I take that as a straightforward denial of sexual attraction. Because, well, it is!

He may have misspoke, he may have meant something else, but what he said is that he has not had serious sexual attraction to anyone.


I, on the other hand, have. What I am interested in sexually and the limits God commands on my sexual experience are at odds. I can live with it, and I do, but I could not get any help with problems of sexuality from someone who never had sexual desire.

Maybe the good Father referred those questions to people who experience normal sexual desire but are celibate due to their vows. If not, then he was talking out of his hat. Or collar.

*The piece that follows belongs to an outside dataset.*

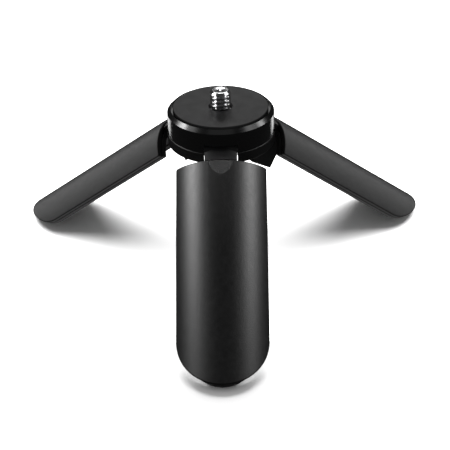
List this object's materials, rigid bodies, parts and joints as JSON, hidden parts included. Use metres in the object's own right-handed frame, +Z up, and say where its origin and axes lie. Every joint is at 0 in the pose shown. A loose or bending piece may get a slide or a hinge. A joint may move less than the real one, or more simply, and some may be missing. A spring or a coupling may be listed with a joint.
{
  "type": "folding tabletop tripod",
  "caption": "Small folding tabletop tripod base: round head with a threaded camera stud and rubber pad, and curved legs that fold down on pins into one round grip.",
  "frame": {"origin": "on the camera stud's axis, at the centre of the top pad's upper face", "axes": "+Z up along the camera stud, -Y towards the front leg, with the other legs at 30 and 150 degrees from +X"},
  "size_m": [0.1252, 0.1118, 0.0589],
  "materials": {
    "head_anodised": "polished black anodised",
    "cap_anodised": "satin black anodised",
    "pad_rubber": "matte",
    "stud_steel": "bright nickel plate",
    "screw_steel": "black oxide",
    "pin_steel": "ground",
    "washer_plastic": "natural nylon",
    "cover_plastic": "fine-grained satin",
    "frame_plastic": "moulded satin",
    "foot_rubber": "matte"
  },
  "bodies": {
    "head": {"head_body": "head_anodised", "top_pad": "pad_rubber", "camera_stud": "stud_steel", "hinge_cap": "cap_anodised", "cap_screws": "screw_steel", "front_hinge_pin": "pin_steel", "front_friction_washers": "washer_plastic", "right_hinge_pin": "pin_steel", "right_friction_washers": "washer_plastic", "left_hinge_pin": "pin_steel", "left_friction_washers": "washer_plastic"},
    "front_leg": {"front_leg_cover": "cover_plastic", "front_leg_frame": "frame_plastic", "front_cover_screws": "screw_steel", "front_foot_pad": "foot_rubber"},
    "right_leg": {"right_leg_cover": "cover_plastic", "right_leg_frame": "frame_plastic", "right_cover_screws": "screw_steel", "right_foot_pad": "foot_rubber"},
    "left_leg": {"left_leg_cover": "cover_plastic", "left_leg_frame": "frame_plastic", "left_cover_screws": "screw_steel", "left_foot_pad": "foot_rubber"}
  },
  "joints": [
    {"name": "front_leg_fold", "type": "hinge", "parent": "head", "child": "front_leg", "pos_m": [0, -0.01345, -0.0075], "axis": [1, 0, 0], "range_deg": [0, 50.85]},
    {"name": "right_leg_fold", "type": "hinge", "parent": "head", "child": "right_leg", "pos_m": [0.01165, 0.00673, -0.0075], "axis": [-0.5, 0.866, 0], "range_deg": [0, 50.85]},
    {"name": "left_leg_fold", "type": "hinge", "parent": "head", "child": "left_leg", "pos_m": [-0.01165, 0.00673, -0.0075], "axis": [-0.5, -0.866, 0], "range_deg": [0, 50.85]}
  ]
}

Now perhaps the priesthood is a perfect place for an asexual person, I do not see that as a problem in most situations.

But it does appear that people are bending over backwards to say that he did not say what he said.

How come?

Trey

Will Cate म्हणाले...

How exactly does St. Paul reconcile his words on celibacy with "go forth and multiply?" Always wondered about that.

My wife is about to enter Seminary, and in a few years shall (God willing) be ordained as an Episcopal Priest. We love each other, and our church....

अनामित म्हणाले...

"They are unable to "speak the language" of their flock because they are essentially living in separate worlds."

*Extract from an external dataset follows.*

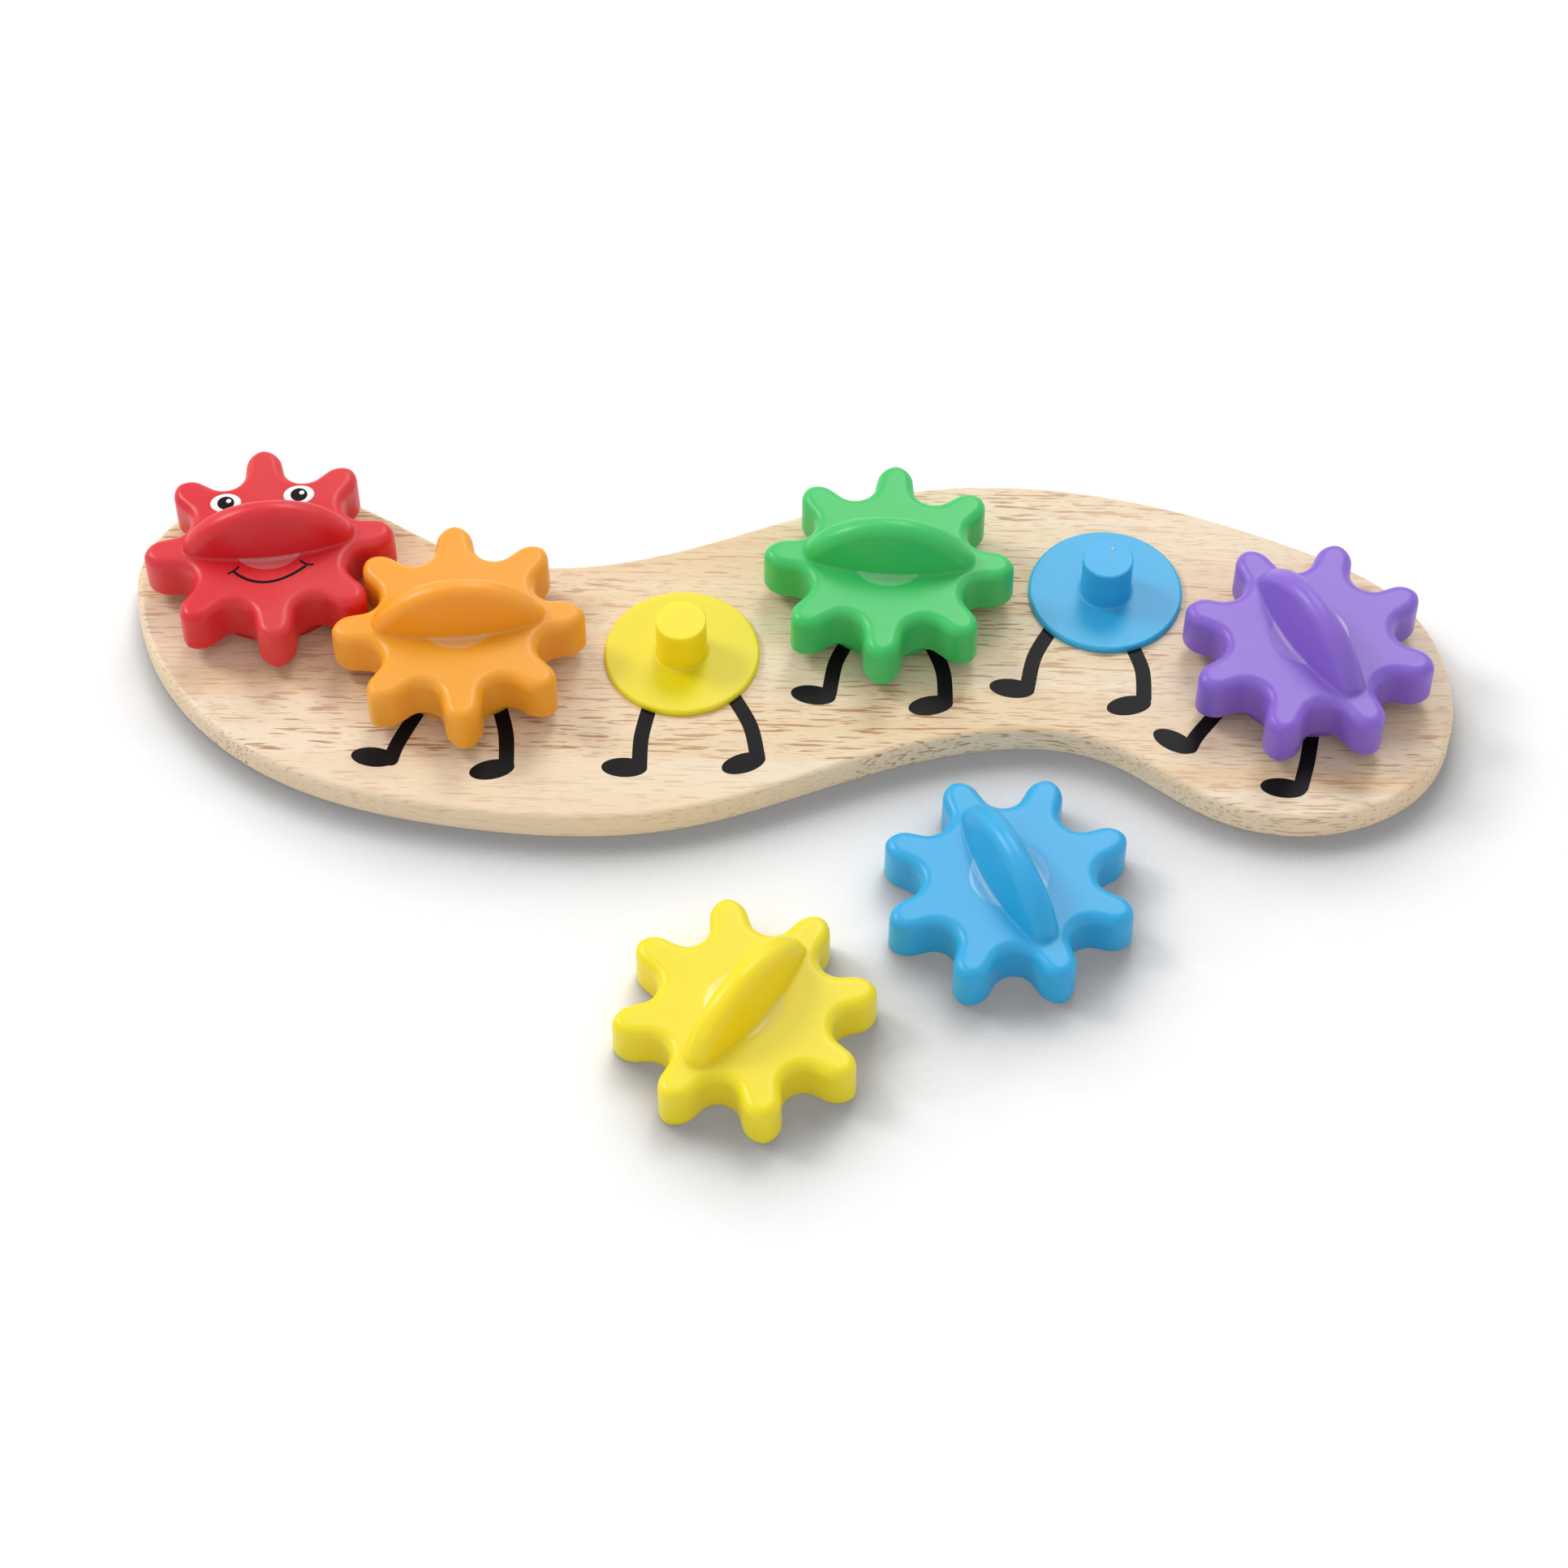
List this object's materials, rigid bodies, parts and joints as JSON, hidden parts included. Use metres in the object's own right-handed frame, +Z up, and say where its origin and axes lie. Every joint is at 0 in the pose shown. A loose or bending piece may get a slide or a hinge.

Without agreeing that priests can't "speak the language of the flock" - I think the statement above is misguided. Priests are, in a very significant sense, living in another world. Their mission is to help prepare the faithful for that other world.

Will म्हणाले...

I honestly believed that most Catholics seek guidance from the Virgin Mary and other Saints when in need of help. I certainly respect their traditions, whatever the worship methods are.
I'll take that at face value, although the original comment was phrased in a particularly insulting way.
Catholics (and the Orthodox, too) pray to Mary and the other Saints for intercession. In other words, we pray that they might pray to God on our behalf. This is not the same thing as worshiping the Saints. Catholic worship is always properly directed toward God.

William म्हणाले...

I was raised as a Catholic. There were many good men among the priests. But that was a different generation. I think everyone now understands that sexuality is part of our nature. The trick is not to suppress it, but to express it in an honorable way.....I would be suspicious of someone who claims not to feel any sexual impulses. He would more likely be someone with a profound need to deny his sexual desires. The Catholic hierarchy has never examined why its teachings have attracted so many pedophiles and so many others who were willing to cover for pedophiles. The anti-sex bias of the Church has attracted some extremely dicey characters into the fold. The Church should treat lust the way it treats gluttony and avarice. It's a vice but not the keystone vice.

Cabbage म्हणाले...

I think Orthodox churches have the same rule as Eastern rite Catholics: Married men can join the clergy, but clergymen can't get married.

Correct.

At the same time, I should point out that I know of a few widower clergy who have remarried. One fellow was a deacon and taught at a well-regarded (and very conservative) seminary: he decided to re-marry after his wife's death, but had to give up his orders. Quite acceptable.

kentuckyliz म्हणाले...

I know a former atheist, married and divorced man who is a father to adult, grown children, who became a priest.

Not having sex does not equal not possessing sexuality. A lot of people make that mistake.

I have no beef with a celibate clergy; I prefer to go to confession with a celibate priest and would never go to confession with a sexually active priest.

If a priest wants too be married, there are places for them.

A married priesthood doesn't solve all problems. Then you get adulterer priests and divorced priests etc. My sibs have had to put up with scandal after scandal with their married, not so married, and remarried, and dating priests. Yuck. You can have it.

Again, remember not all celibate people are clergy. Far more common than you realize.

traditionalguy can stuff it. queen of heaven worship my ass. you can't say something so ignant and backpedal. I bet you call a chicken butt the pope's nose, too.

अनामित म्हणाले...

That's basic Christian doctrine he's spouting, Ann. See Paul the Apostle's writings. The single man serving God is focused entirely on God. The married man's primary duty is to his wife and family BEFORE God. Thus, if continuing to serve God hurts his family in that he doesn't/can't devote the time to them that he should, then it is his duty as a husband and father to leave the ministry and do what is best for his family.

Paul recommends celibacy for those who can be celibate, and marriage for those with sexual desire. Better to marry than to burn.

So, it looks like Keith, Cardinal O'Brien is content with celibacy, as am I, not a Catholic though. However, the Roman Church's error is that it applies celibacy to ALL men and does not leave it up to them to choose marriage or celibacy. That is where Rome departs from the Scripture and tradition of the historical Christian Church.

अनामित म्हणाले...

"I think everyone now understands that sexuality is part of our nature."

Boy, talk about the hubris of the modern!

jag म्हणाले...

The Roman Church does not force celibacy on anyone. The formation for priesthood takes years (4 of college, 4 of graduate theology studies). During that eight year process, candidates are free to walk away from the demands asked of priestly life. It's a free decision.

And, how can anyone say celibacy is not scirptural when Jesus himself never married?